What is the better / easier way to get the python client data formatted the same way as the command line, two-step process?

Thanks,
Adam

I generally recommend sticking with the command line, unless you have some very specific requirements for altering how things are stored / processed - currently everything you can do in the api, you can do in the command line - so i’d be very interested to see if we’ve missed something or if we should change stuff around to make it easier to use via scripts.

The way to replicate what you do in command line in scripts is also possible with twarc, you can use the twarc-csv dataframe converter: Examples of using twarc2 as a library - twarc

The example here still writes an intermediate json file before converting to a CSV and a dataframe, but i would not recommend downloading twitter data without keeping the original API responses (it makes it easier to regenerate a dataframe in case you need to change how fields / columns are handled.)

However, there’s no actual need to flatten the tweets or write json or CSVs if you don’t want to, here’s an example that grabs the data and loads everything into a dataframe (it still saves json separately, but you can leave this out if you really need to):

from twarc import Twarc2, expansions
import datetime
import json

from twarc_csv import DataFrameConverter # need to pip install twarc-csv

import pandas as pd

# Replace your bearer token below
client = Twarc2(bearer_token="aaaaaa")

# Write a result to a file, and pass it on to another function
# Get rid of this if you don't want to save the data
def yield_and_write_json(results):
    for result in results:
        with open("results.jsonl", "w") as f:
            f.write(json.dumps(result) + "\n")
        yield result

def main():
    # Specify the start time in UTC for the time period you want Tweets from
    start_time = datetime.datetime(2022, 10, 31, 0, 0, 0, 0, datetime.timezone.utc)

    # Specify the end time in UTC for the time period you want Tweets from
    end_time = datetime.datetime(2022, 11, 1, 0, 0, 0, 0, datetime.timezone.utc)

    # This is where we specify our query as discussed in module 5
    query = "from:twitterdev -is:retweet"

    # The search_all method call the full-archive search endpoint to get Tweets based on the query, start and end times
    # note max_results is max per page, not overall!
    search_results = client.search_all(query=query, start_time=start_time, end_time=end_time, max_results=100)

    # Default options for Dataframe converter (process retweets, entities etc)
    converter = DataFrameConverter()

    # Save results to json and convert them to a dataframe on the fly:
    df = converter.process(yield_and_write_json(search_results))
    # Or just convert straight away without saving:
    #df = converter.process(search_results)

    # Results:
    print(df.describe(include="all"))


if __name__ == "__main__":
    main()

Igor,
Thanks for your response.

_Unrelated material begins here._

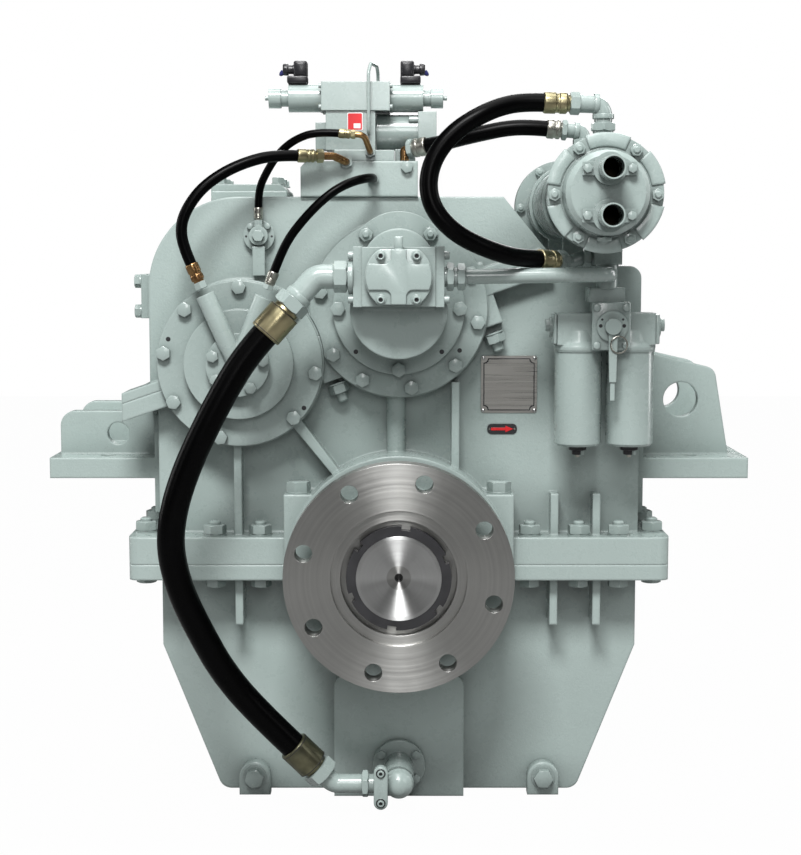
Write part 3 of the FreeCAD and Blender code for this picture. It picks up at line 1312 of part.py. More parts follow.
def leaving(end, distance):
    """The end point of a fitting and the next point straight on from it."""
    point, axis = end
    return [tuple(point), tuple(point + axis * distance)]


def tube(route, radius):
    """A bent metal pipe through the given points."""
    solid, _, _ = swept(route, radius)
    obj = doc.addObject("Part::Feature", fresh("pipe"))
    obj.Shape = solid
    return obj


def between(start, stop, radius, kind=None):
    """A straight rod or hexagon from one point to another."""
    axis = V(*stop) - V(*start)
    shape = hexagon if kind == "hex" else cylinder
    return shape(radius, axis.Length, start[0], start[1], start[2],
                 FreeCAD.Rotation(V(0, 0, 1), axis))


def make_elbows(ends):
    """Cast elbows at the pump inlet and the sump, the delivery pipe and the cooler elbows."""
    inlet_z = num(S.pump_z)
    face = -(num(S.pump_half) + 15)
    point, axis = ends["suction", False]
    elbow = point + axis * ((inlet_z - point.z) / axis.z)
    turn_x, port_y = elbow.x, elbow.y
    inlet = [between(point, elbow, 21), ball(27, turn_x, port_y, inlet_z),
             between((turn_x, port_y, inlet_z), (face, port_y, inlet_z), 21),
             between((face - 34, port_y, inlet_z), (face - 10, port_y, inlet_z), 27, "hex"),
             between((face - 9, port_y, inlet_z), (face, port_y, inlet_z), 30)]
    low_z = num(S.suction_z)
    wall_y = num(S.bump_front_y)
    point, axis = ends["suction", True]
    elbow = point + axis * ((low_z - point.z) / axis.z)
    corner, low_y = elbow.x, elbow.y
    outlet = [between(point, elbow, 17), ball(19, corner, low_y, low_z),
              between((corner, low_y, low_z), (0, low_y, low_z), 17),
              between((-66, low_y, low_z), (-54, low_y, low_z), 25, "hex"),
              box((-42, -29.5), (low_y - 24, low_y + 24), (low_z - 43, low_z + 43)),
              box((-29, -17), (low_y - 24, low_y + 24), (low_z - 43, low_z + 43)),
              ball(27, 0, low_y, low_z),
              between((0, low_y, low_z), (0, wall_y, low_z), 27),
              between((0, wall_y - 13, low_z), (0, wall_y, low_z), 49)]
    group([fuse(inlet), fuse(outlet)], "suction_elbows")
    fx = num(S.filter_x)
    stack_y = num(S.filter_y) - 20
    pump_y = 15
    start = -face
    delivery = [tube([(start + 37, pump_y, inlet_z), (230, pump_y, inlet_z + 2),
                      (fx, pump_y, inlet_z + 4), (fx, stack_y - 18.4, inlet_z + 4)], 13),
                between((start, pump_y, inlet_z), (start + 37, pump_y, inlet_z), 17),
                between((start + 8, pump_y, inlet_z), (start + 16, pump_y, inlet_z), 24, "hex"),
                between((start + 24, pump_y, inlet_z), (start + 36, pump_y, inlet_z), 23, "hex")]
    cx, cz = num(S.cooler_x), num(S.cooler_z) + num(S.cooler_radius)
    elbows = []
    for word, neck_x, low, radius in (("front", cx, cz + 32, 16), ("rear", cx - 16, cz + 16, 14)):
        point, axis = ends[word, False]
        corner = point + axis * ((neck_x - point.x) / axis.x)
        foot = (corner.x, corner.y, low)
        elbows.append(fuse([between(foot, corner, radius), ball(radius + 3, *corner),
                            between(point, corner, radius - 1),
                            between(foot, (corner.x, corner.y, low + 14), radius + 6, "hex")]))
    block_left, block_z = fx - 24, num(S.filter_head_z) + 126
    tee_pipe = tube(leaving(ends["front", True], 14) + [(block_left - 20, stack_y, block_z),
                                                        (block_left, stack_y, block_z)], 12)
    tee_nut = between((block_left - 16, stack_y, block_z), (block_left - 4, stack_y, block_z), 19, "hex")
    sensing = tube([(-54, 199.7, 772), (-54, 186, 772), (-54, 184, 790), (-54, 184, 878), (-50, 200, 896),
                    (-40, 240, 894), (-38, 262, 884), (-38, 262, 863)], 3)
    group([fuse(delivery), fuse([tee_pipe, tee_nut])] + elbows + [sensing], "oil_pipes")


make_inspection_covers()
cooler_bolts = make_cooler()
make_filter()
make_valve()
make_elbows(make_pipes())
group(cover_pieces + cooler_bolts + screw_pieces, "cover_fasteners")


def check_and_export():
    """Stops on any failed object, then writes one STEP file for each node."""
    doc.recompute()
    for obj in doc.Objects:
        if "Invalid" in obj.State or "Error" in obj.State:
            raise RuntimeError(f"{obj.Name} ({obj.Label}) failed: {obj.State}")
    os.makedirs("parts", exist_ok=True)
    for obj in nodes:
        shape = obj.Shape
        if shape.isNull() or not shape.isValid():
            raise RuntimeError(f"{obj.Label} has no valid shape")
        shape.exportStep(f"parts/{obj.Label}.step")
        print(f"{obj.Label}: {len(shape.Solids)} solids, {shape.Volume / 1000:.0f} cm3")


check_and_export()
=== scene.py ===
"""Finish of a ship's reversing reduction gearbox: enamelled castings, turned steel, hoses and screws.

Sizes are in millimetres in the part's frame and become metres when a mesh is made.
-Y points out of the output flange, +Z is up and +X is to the right of the picture.
"""
import math

import bmesh
import bpy
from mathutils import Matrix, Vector


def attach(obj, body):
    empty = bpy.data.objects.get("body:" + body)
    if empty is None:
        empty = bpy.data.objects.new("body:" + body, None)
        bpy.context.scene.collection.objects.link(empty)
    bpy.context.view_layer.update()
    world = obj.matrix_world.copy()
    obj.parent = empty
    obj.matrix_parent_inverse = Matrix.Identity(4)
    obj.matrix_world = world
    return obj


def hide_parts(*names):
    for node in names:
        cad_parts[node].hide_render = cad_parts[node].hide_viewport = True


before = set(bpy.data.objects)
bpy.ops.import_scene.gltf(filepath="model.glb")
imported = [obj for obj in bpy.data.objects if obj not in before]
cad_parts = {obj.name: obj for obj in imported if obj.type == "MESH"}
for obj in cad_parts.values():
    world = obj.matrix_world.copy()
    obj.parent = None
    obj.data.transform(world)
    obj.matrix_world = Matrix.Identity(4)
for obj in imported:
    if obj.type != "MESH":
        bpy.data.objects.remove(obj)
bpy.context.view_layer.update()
MM = 0.001
ORIGIN = (0, 0, 0)
LEFT, RIGHT = (-1, 0, 0), (1, 0, 0)
FRONT, BACK = (0, -1, 0), (0, 1, 0)
DOWN, UP = (0, 0, -1), (0, 0, 1)
# Axes of the input shaft, the countershaft and the cooler, as X and Z.
INPUT = (0.0, 460.0)
COUNTER = (-283.6, 362.17)
COOLER = (341.0, 656.0)
# Heights and places that more than one piece keeps to.
PUMP_Z = 518.0
FILTER_X = 362.0
WALL_Y = 195.0
# Clock positions of the bolts on the cooler's flanges, in degrees.
COOLER_BOLTS = (122, 55, -2, -62, -122, 182)
# Points round the outline of a hexagon, and the angles above which an edge is kept sharp.
HEX_POINTS = 24
PIECE_SHARP = 35
FASTENER_SHARP = 30
# The viewpoint in metres and degrees, the lens in millimetres.
EYE = (0.003, -2.8, 0.553)
PITCH = 5.927
LENS, SENSOR = 69.56, 36
# The floor's height in metres, and how much of the camera's view of it is plain white.
FLOOR = -0.4463
FLOOR_GLOW = 0.985


def in_scene(name, data):
    """A new object in the scene that holds the given data."""
    obj = bpy.data.objects.new(name, data)
    bpy.context.scene.collection.objects.link(obj)
    return obj


def settle(obj, body="housing", replaces=()):
    """Puts a piece on its body, in place of the nodes that it replaces."""
    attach(obj, body)
    if replaces:
        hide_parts(*replaces)


def camera():
    """The picture's own viewpoint: in front of the output flange, a little above the shaft."""
    data = bpy.data.cameras.new("viewpoint")
    data.lens = LENS
    data.sensor_width = SENSOR
    eye = in_scene("viewpoint", data)
    eye.location = EYE
    eye.rotation_euler = (math.radians(90 - PITCH), 0, 0)
    bpy.context.scene.camera = eye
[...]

I’ll look some more at the command line program since you recommend it.

I’ve also figured out a way to get the data into the form that I want, using the pandas json_normalize().

I’ve written a nicely formatted response, but I keep getting an error when I try to post it to the system :frowning:

Thanks!
Adam

What’s the exact error?

Also, json_normalize is exactly what twarc-csv does underneath! Except there’s a bunch of extra things that format the data a bit better too - twarc-csv/dataframe_converter.py at main · DocNow/twarc-csv · GitHub

When I “reply” to your message, with a longer, formatted, post, I get the message:

“An error occurred: Sorry you cannot post a link to that host.”

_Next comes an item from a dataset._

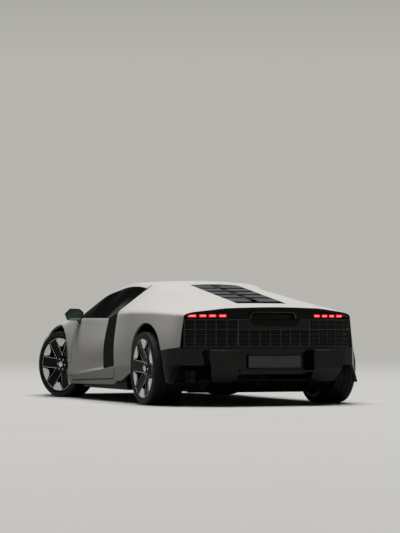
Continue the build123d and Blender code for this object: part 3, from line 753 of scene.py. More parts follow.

With a bit more investigation / experimentation the problem seems to be that I included a link to
towardsdatascience dot com//all-pandas-json-normalize-you-should-know-for-flattening-json-13eae1dfb7dd in the text of my message.

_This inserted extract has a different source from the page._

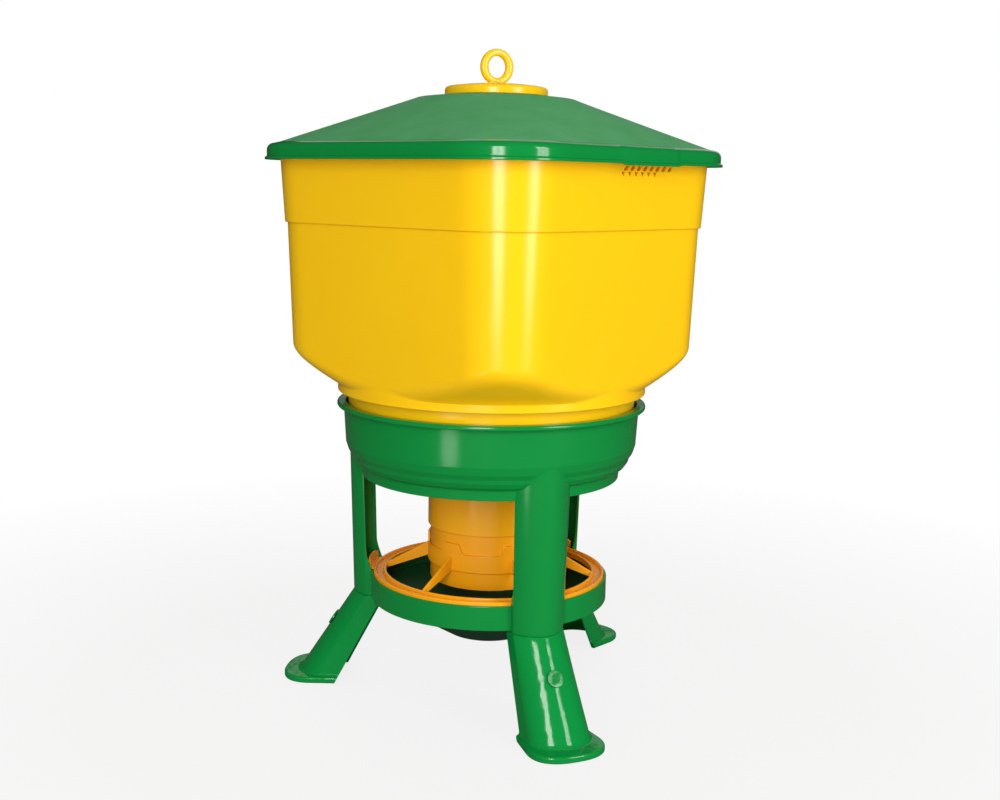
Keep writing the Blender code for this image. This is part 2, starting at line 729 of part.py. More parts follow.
def build_grille():
    """Ring, spokes, castellated sleeve and three keys in the column channels, in one moulding."""
    bead = ring_radius - ring_bead_width
    inner = ring_radius - ring_width
    floor = ring_bottom + ring_floor_rise
    under = floor - ring_floor_wall
    lip = ring_inner_lip
    crest = ring_bead_width * 0.25
    inner_top = ring_top + ring_inner_rise
    grille = turned("grille", [(ring_radius - crest, ring_top), (ring_radius, ring_top - crest),
                               (ring_radius, ring_bottom), (bead, ring_bottom), (bead, under),
                               (inner, under), (inner, inner_top - crest), (inner + crest, inner_top),
                               (inner + lip - crest, inner_top), (inner + lip, inner_top - crest),
                               (inner + lip + crest, floor), (bead - crest, floor),
                               (bead, ring_top - crest), (bead + crest, ring_top)], material=yellow_shade)

    sleeve = turned("sleeve_form", [(sleeve_outer_radius, sleeve_top), (sleeve_outer_radius, sleeve_bottom),
                                    (sleeve_inner_radius, sleeve_bottom), (sleeve_inner_radius, sleeve_top)], helper=True)
    sector = 2.0 * math.pi / spoke_count
    floor_half = sleeve_outer_radius * math.sin(sector * notch_floor_share / 2.0)
    mouth_half = sleeve_outer_radius * math.sin(sector * notch_mouth_share / 2.0)
    rise = notch_depth
    spread = (mouth_half - floor_half) * (1.0 + cut_over / rise)
    outline = [(-floor_half, 0.0), (floor_half, 0.0), (floor_half + spread, rise + cut_over),
               (-floor_half - spread, rise + cut_over)]
    for k in range(spoke_count):
        azimuth = sector * (k + 0.5)
        notch = prism(f"notch_{k}", outline, sleeve_outer_radius * 0.5,
                      azimuth_frame(azimuth, sleeve_outer_radius + cut_over, notch_floor), helper=True)
        combine(sleeve, notch, "DIFFERENCE")
    combine(grille, sleeve, "UNION")

    half = spoke_thickness / 2.0
    root = (sleeve_outer_radius + sleeve_inner_radius) / 2.0
    tip = inner + lip / 2.0
    tip_low = inner_top - crest - spoke_tip_height
    for k in range(spoke_count):
        azimuth = sector * k
        levels = [(root, sleeve_bottom + seat_gap, spoke_root_height), (tip, tip_low, spoke_tip_height)]
        rings = []
        for radius, low, tall in levels:
            corners = [(-half, low), (half, low), (half, low + tall), (-half, low + tall)]
            frame = azimuth_frame(azimuth, radius)
            rings.append([frame @ Vector((across, 0.0, up)) for across, up in corners])
        spoke = skinned(f"spoke_form_{k}", rings, caps=True, helper=True)
        combine(grille, spoke, "UNION")

    reach = ring_radius + key_reach
    low = pan_wall_top + key_clearance
    keys = turned("key_form", [(reach, low + key_height + key_thickness), (reach, low),
                               (bead + ring_bead_width * 0.4, low),
                               (bead + ring_bead_width * 0.4, low + key_thickness),
                               (reach - key_thickness, low + key_thickness),
                               (reach - key_thickness, low + key_height + key_thickness)], helper=True)
    side = 1.3 * reach
    spread = side * math.tan(key_half_angle)
    wedges = []
    for leg in range(leg_count):
        frame = azimuth_frame(leg * 2.0 * math.pi / leg_count)
        corners = [Vector((0.0, -0.3 * reach, 0.0)), Vector((-spread, -side, 0.0)), Vector((spread, -side, 0.0))]
        rings = [[frame @ (p + Vector((0.0, 0.0, height))) for p in corners]
                 for height in (low - cut_over, low + key_height + key_thickness + cut_over)]
        wedges.append(rings)
    points = [p for rings in wedges for ring in rings for p in ring]
    faces = []
    for k in range(leg_count):
        base = 6 * k
        faces += [(base + 2, base + 1, base), (base + 3, base + 4, base + 5)]
        faces += [(base + i, base + (i + 1) % 3, base + 3 + (i + 1) % 3, base + 3 + i) for i in range(3)]
    wedge = new_object("key_wedges", mesh_of("key_wedges", points, faces), helper=True)
    combine(keys, wedge, "INTERSECT")
    combine(grille, keys, "UNION")
    smooth(grille)


def build_pan():
    """Dish that drops into the pan wall and stands on its ledge; the grille stands on the dish's edge."""
    outer = pan_wall_radius - stand_wall - pan_side_clearance
    top = ring_bottom - seat_gap
    base = pan_seat
    ledge_edge = pan_wall_radius - stand_wall - pan_ledge_width - pan_side_clearance
    below = [(outer, top), (outer, base), (ledge_edge, base)]
    bowl = [(ledge_edge * radius_share, base - pan_depth * depth_share)
            for radius_share, depth_share in zip(bowl_radius_shares, bowl_depth_shares)]
    below += bowl + [(0.0, base - pan_depth)]
    above = [(outer - pan_wall, top), (outer - pan_wall, base + pan_wall), (ledge_edge, base + pan_wall)]
    above += [(radius, height + pan_wall) for radius, height in bowl]
    above += [(0.0, base - pan_depth + pan_wall)]
    pan = turned("pan", list(reversed(above)) + below, material=green_shade)
    smooth(pan)


for old in list(bpy.data.objects):
    bpy.data.objects.remove(old)
feeder = new_collection("poultry_feeder")
cutters = new_collection("cutters")
green_gloss = new_material("green_gloss", (0.011, 0.262, 0.048), 0.32)
green_lid = new_material("green_lid", (0.045, 0.260, 0.085), 0.55)
green_shade = new_material("green_shade", (0.010, 0.110, 0.040), 0.5)
yellow_bright = new_material("yellow_bright", (0.93, 0.56, 0.008), 0.30)
yellow_shade = new_material("yellow_shade", (0.86, 0.40, 0.012), 0.35)

build_lid()
build_lid_eye()
build_hopper()
build_stand()
leg_names = ("front", "right", "left")
for leg, leg_name in enumerate(leg_names):
    build_foot(f"foot_{leg_name}", f"foot_pin_{leg_name}", leg * 2.0 * math.pi / leg_count)
build_flow_tube()
build_grille()
build_pan()
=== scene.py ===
import math

import bmesh
import bpy
import numpy as np
from mathutils import Matrix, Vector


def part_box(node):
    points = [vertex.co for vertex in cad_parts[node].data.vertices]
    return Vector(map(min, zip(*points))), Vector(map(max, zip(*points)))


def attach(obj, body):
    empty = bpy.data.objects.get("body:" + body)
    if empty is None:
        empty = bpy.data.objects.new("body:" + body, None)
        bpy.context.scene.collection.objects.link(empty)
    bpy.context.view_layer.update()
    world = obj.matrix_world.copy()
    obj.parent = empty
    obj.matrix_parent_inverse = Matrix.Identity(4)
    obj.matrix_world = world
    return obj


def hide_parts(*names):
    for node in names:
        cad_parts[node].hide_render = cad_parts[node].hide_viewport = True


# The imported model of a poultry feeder: a square hopper in a round seat on three splayed feet.
# Its pieces are injection mouldings in green and yellow polypropylene.
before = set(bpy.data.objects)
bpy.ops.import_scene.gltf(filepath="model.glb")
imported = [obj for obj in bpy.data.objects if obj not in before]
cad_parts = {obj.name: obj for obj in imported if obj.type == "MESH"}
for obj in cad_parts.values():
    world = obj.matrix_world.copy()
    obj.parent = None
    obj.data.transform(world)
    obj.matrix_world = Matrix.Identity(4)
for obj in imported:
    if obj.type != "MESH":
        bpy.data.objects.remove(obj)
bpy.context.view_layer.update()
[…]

I cut-and-pasted this from my browser’s address box and when it is a properly shaped HTTPS address (that includes the https:// and a period (instead of the ‘dot’)), the preview on the right side of the screen says:

Sorry, we were unable to generate a preview for this web page, because the following oEmbed / OpenGraph tags could not be found: description, image 

So the problem seems to be related to this system’s desire to follow HTML links to provide a preview and, if this is not possible, it generates an error message.

1 Like

Oh, that’s just the forum being flaky, it’s no big deal. If any links fail you can ways use the “preformated text” option!

So I’m trying to use the command-line option, as you recommended.

One question – that is probably more linux / jupyter / python than Twarc2: how can I pass variables to the command line as parameters and have them interpreted properly?

I’m looking for tweets about the Doctor Strange movie, so I created a string with my search terms:

query = '\"Doctor Strange\"  -is:retweet'

and then tried to call the command line Twarc2:

!twarc2 search query --start-time 2022-1-1 --limit 5000 --archive tempFile.jsonl

but what was returned was tweets that contained the word “query” rather than my query string.

I’d like to be able to submit other parameters (like the integer for the limit or the name of the file) to the command line. Is this possible?

Thanks!
Adam

Oh, it looks like you’re running this in a jupyter notebook, it’s maybe worth running these command line commands in a terminal, not in a cell, but the way to do it is with $ shell variables if you need, or just writing the query out, but being careful about escaping " quotes appropriately:

twarc2 search "\"doctor strange\"" --start-time "2022-01-01" --limit 5000 --archive tempFile.jsonl

The outer " enclose the command line parameter, the inner ", escaped as \" define the phrase

Also good idea to enclose the date in " too, making it more explicit in case it gets parsed incorrectly.